Sebaliknya, partai-partai keagamaan dalam koalisi, yang sangat menentang perluasan wajib militer secara umum, memberikan dukungan mereka, dengan maksud untuk memasukkan perubahan ke dalam tahap peninjauan.
Meskipun usulannya adalah untuk menambah lebih banyak ultra-Ortodoks di militer, jumlah mereka akan dibatasi dan RUU tersebut akan memungkinkan beberapa alternatif selain dinas militer.
"Kita mempunyai peluang besar yang tidak boleh dilewatkan. Masyarakat ultra-Ortodoks tidak boleh dipojokkan," kata Menteri Keuangan Bezalel Smotrich, pemimpin salah satu partai pro-pemukim dalam koalisi tersebut, dalam sebuah pernyataan.
Persoalan pencabutan beberapa pembatasan wajib militer laki-laki ultra-Ortodoks menjadi militer telah menjadi isu yang memecah belah selama beberapa dekade di negara di mana dinas militer yang luas dipandang sebagai salah satu landasan keamanannya.
Dibenci oleh banyak warga sekuler Israel, hal ini menjadi lebih sensitif sejak dimulainya perang di Gaza, yang menewaskan lebih dari 600 tentara Israel.

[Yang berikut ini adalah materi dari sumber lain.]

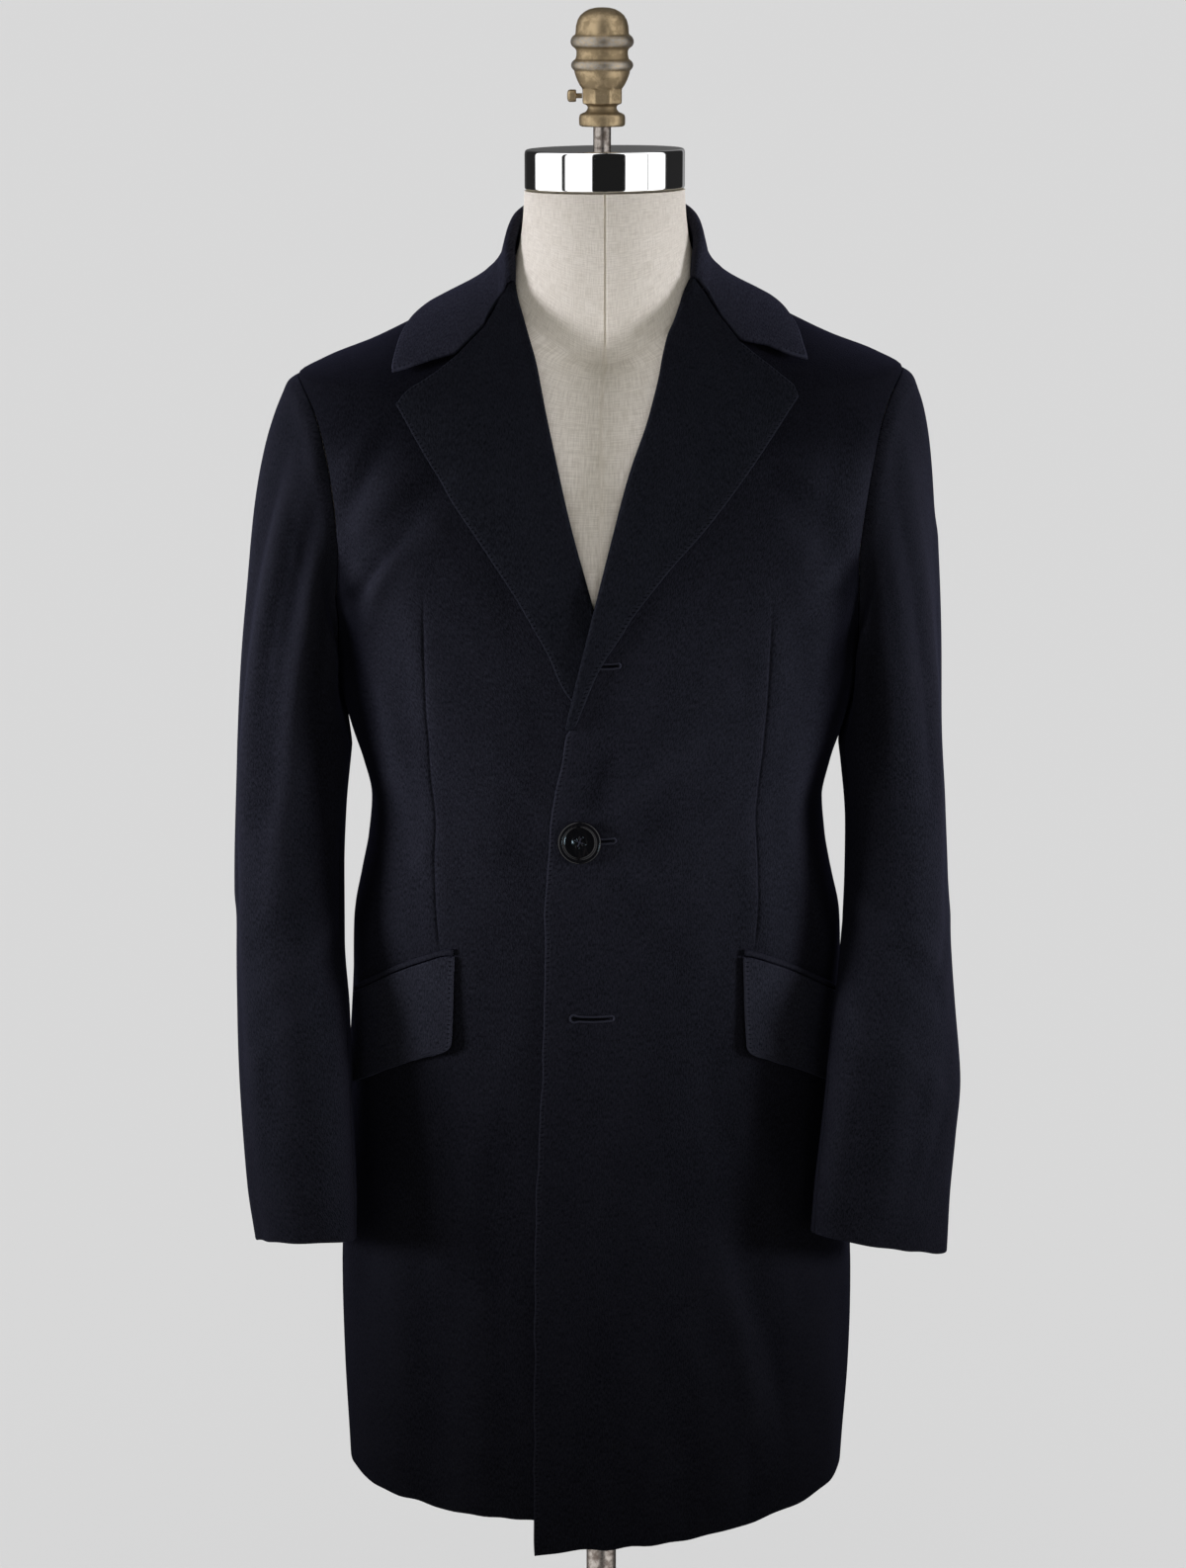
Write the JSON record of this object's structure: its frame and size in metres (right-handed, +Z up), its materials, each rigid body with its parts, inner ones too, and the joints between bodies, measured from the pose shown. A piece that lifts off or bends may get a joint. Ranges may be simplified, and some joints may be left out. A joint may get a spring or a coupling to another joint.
{
  "type": "wool overcoat on a dress form",
  "caption": "Dark navy wool overcoat with notched lapels and slanted flap pockets, buttoned on a limbless dress form with a metal neck cap and finial, on a pole and round base.",
  "frame": {"origin": "on the floor, at the middle of the stand's round base", "axes": "+Z up along the stand's pole, -Y the side that the coat's front faces, +X the wearer's left"},
  "size_m": [0.5789, 0.38, 1.7049],
  "materials": {
    "wool": "matte, short raised nap",
    "wool_collar": "matte, short raised nap, a little lighter than the body",
    "horn": "dark polished horn",
    "linen": "cream linen, tightly stretched",
    "chrome": "polished",
    "steel": "satin",
    "brass": "aged, worn plating",
    "base_paint": "black, semi-matte"
  },
  "bodies": {
    "root": {"back_left": "wool", "back_right": "wool", "front_left": "wool", "front_right": "wool", "top_sleeve_left": "wool", "top_sleeve_right": "wool", "under_sleeve_left": "wool", "under_sleeve_right": "wool", "lapel_left": "wool", "lapel_right": "wool", "collar": "wool_collar", "pocket_welt_left": "wool", "pocket_welt_right": "wool", "pocket_flap_left": "wool", "pocket_flap_right": "wool", "button": "horn", "form_torso": "linen", "form_neck_cap": "chrome", "form_rod": "steel", "form_finial": "brass", "form_screw": "brass", "stand_pole": "steel", "stand_base": "base_paint"}
  },
  "joints": []
}
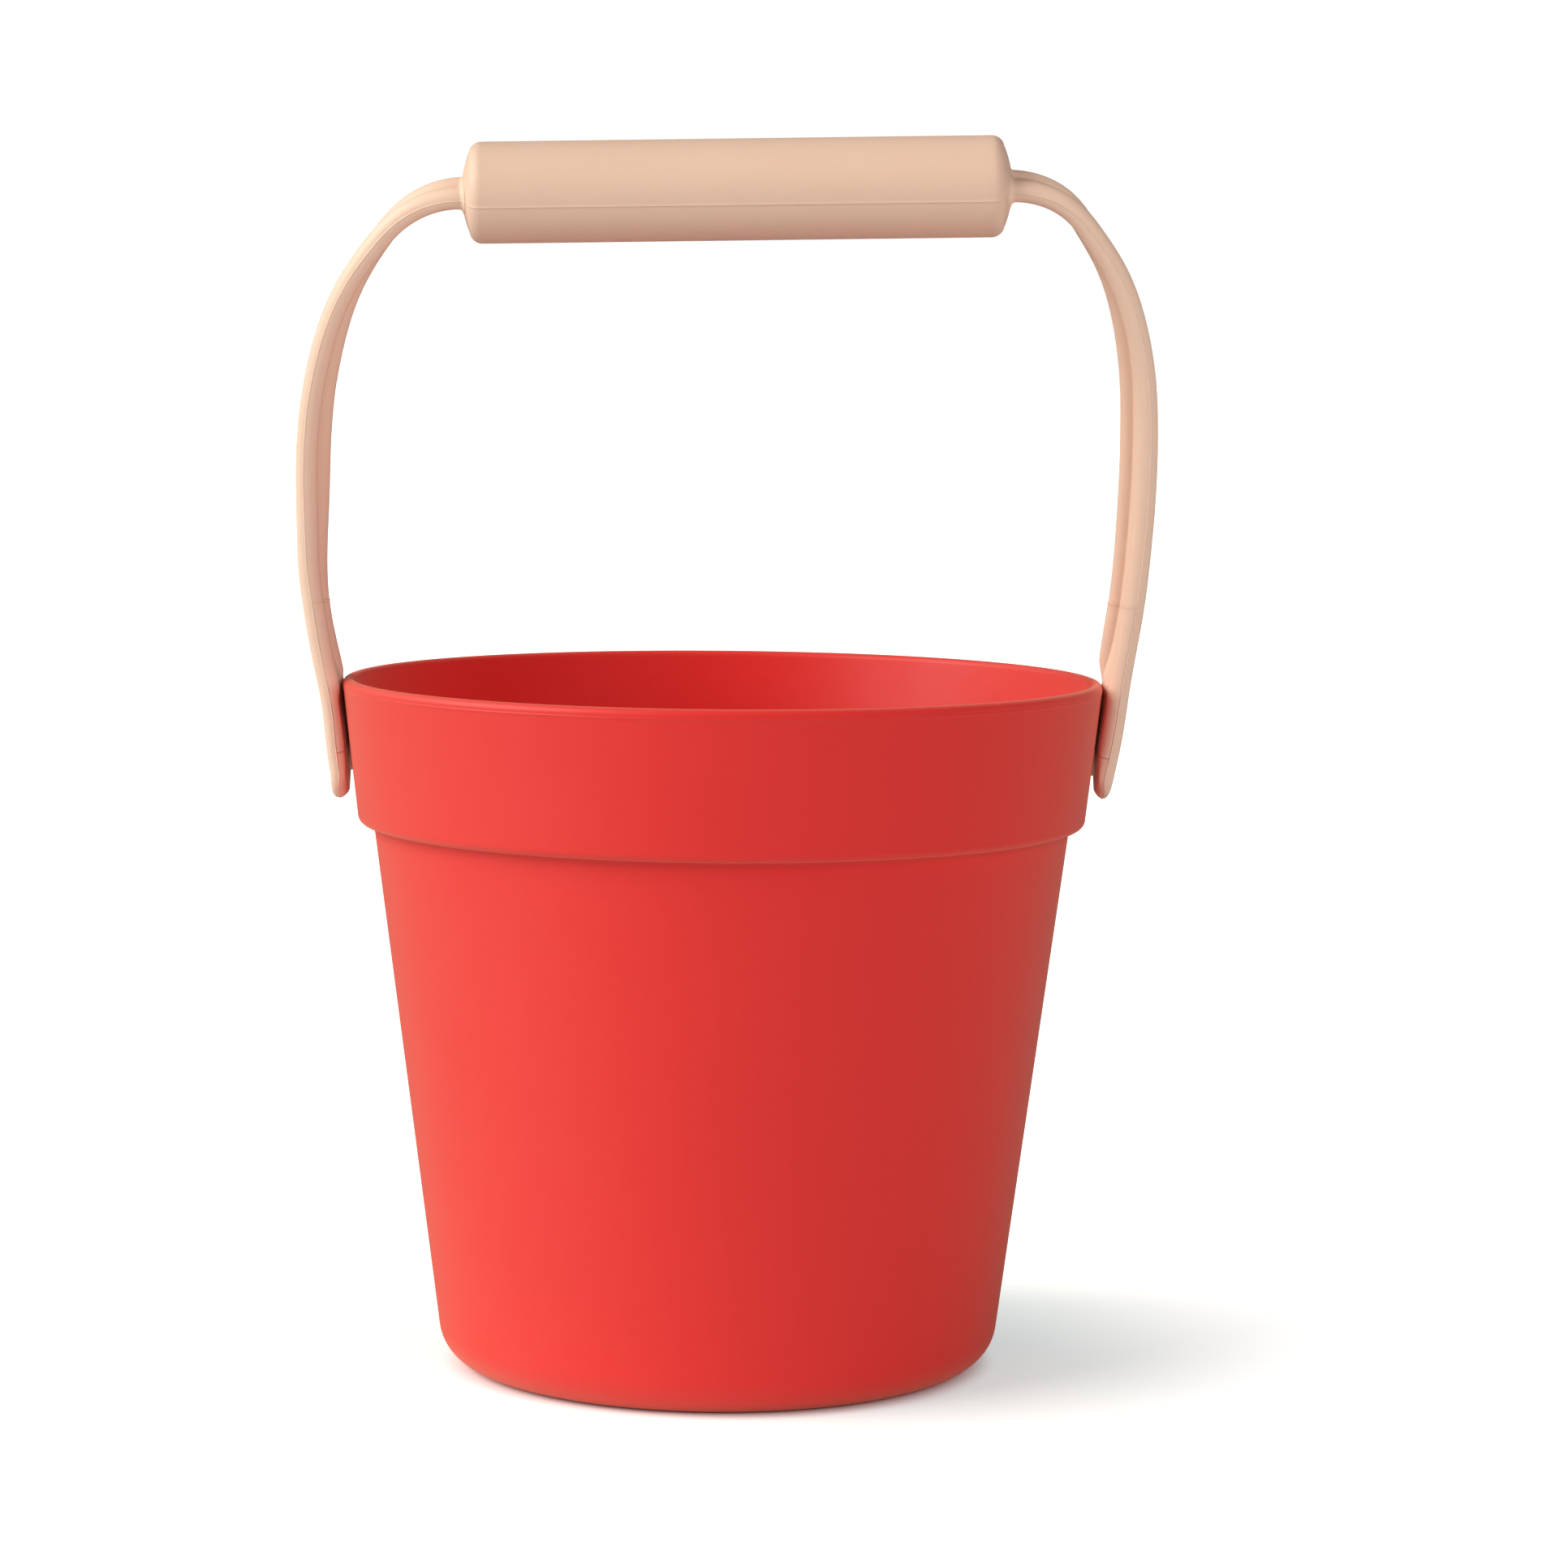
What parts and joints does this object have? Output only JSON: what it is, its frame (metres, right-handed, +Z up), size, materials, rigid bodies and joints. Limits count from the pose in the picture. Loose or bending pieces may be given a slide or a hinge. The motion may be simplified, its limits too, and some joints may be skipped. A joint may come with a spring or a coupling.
{
  "type": "sand bucket",
  "caption": "Soft moulded child's sand bucket: tapered cup stepping out into a deep plain collar, with a ribbed swing handle and a thick round grip",
  "frame": {"origin": "centre of the bucket's flat underside, on the surface that it stands on, below the middle of the pivot axis", "axes": "+Z up through the bucket's centre; X along the handle's pivot axis; at rest the handle leans 18.5 degrees from upright towards -Y"},
  "size_m": [0.1704, 0.1546, 0.2489],
  "materials": {
    "bucket_silicone": "matte soft-touch red silicone, faintly frosted",
    "handle_silicone": "matte soft-touch warm beige silicone",
    "anchor_plastic": "matte moulded plastic in the handle's beige"
  },
  "bodies": {
    "bucket": {"bucket_shell": "bucket_silicone"},
    "handle": {"handle_strap": "handle_silicone", "grip_sleeve": "handle_silicone", "left_pivot_anchor": "anchor_plastic", "right_pivot_anchor": "anchor_plastic"}
  },
  "joints": [
    {"name": "handle_swing", "type": "hinge", "parent": "bucket", "child": "handle", "pos_m": [0, 0, 0.1245], "axis": [1, 0, 0], "range_deg": [-161.5, 124.5]}
  ]
}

“Ada yang mendukungnya saat itu dan menentangnya sekarang karena mereka melihatnya sebagai hal yang salah bagi Israel saat ini, dan ada pula yang menentangnya dan akan mendukungnya sekarang karena mereka melihat peluang untuk mengubahnya,” Assaf Shapira, kepala badan tersebut. program reformasi politik di Institut Demokrasi Israel, kepada Reuters.
Ketika parlemen bersiap untuk melakukan pemungutan suara mengenai rancangan undang-undang tersebut, terjadi perdebatan sengit di pertemuan komite keuangan. Para anggota dari beberapa keluarga sandera menghadang Smotrich dan menuntut pemerintah berbuat lebih banyak untuk membawa pulang para sandera.
Inbal Tzach, yang sepupunya Tal Shoham adalah salah satu dari 253 sandera Israel dan asing yang diculik oleh kelompok bersenjata Hamas ketika mereka mengamuk di komunitas dekat Gaza pada 7 Oktober, mengatakan para menteri seperti Smotrich perlu melakukan segalanya untuk mendapatkan kembali 120 sandera yang tersisa.
Smotrich, yang mengesampingkan kesepakatan apa pun dengan Hamas dan menentang usulan perjanjian gencatan senjata yang akan mengembalikan para sandera dengan imbalan tahanan Palestina, menolak kampanye keluarga tersebut dan menyebutnya sinis.
“Saya tidak akan membahayakan Negara Israel dan rakyatnya,” katanya. “Saya tidak akan menghentikan perang sebelum Hamas hancur, karena ini merupakan bahaya nyata bagi Israel.”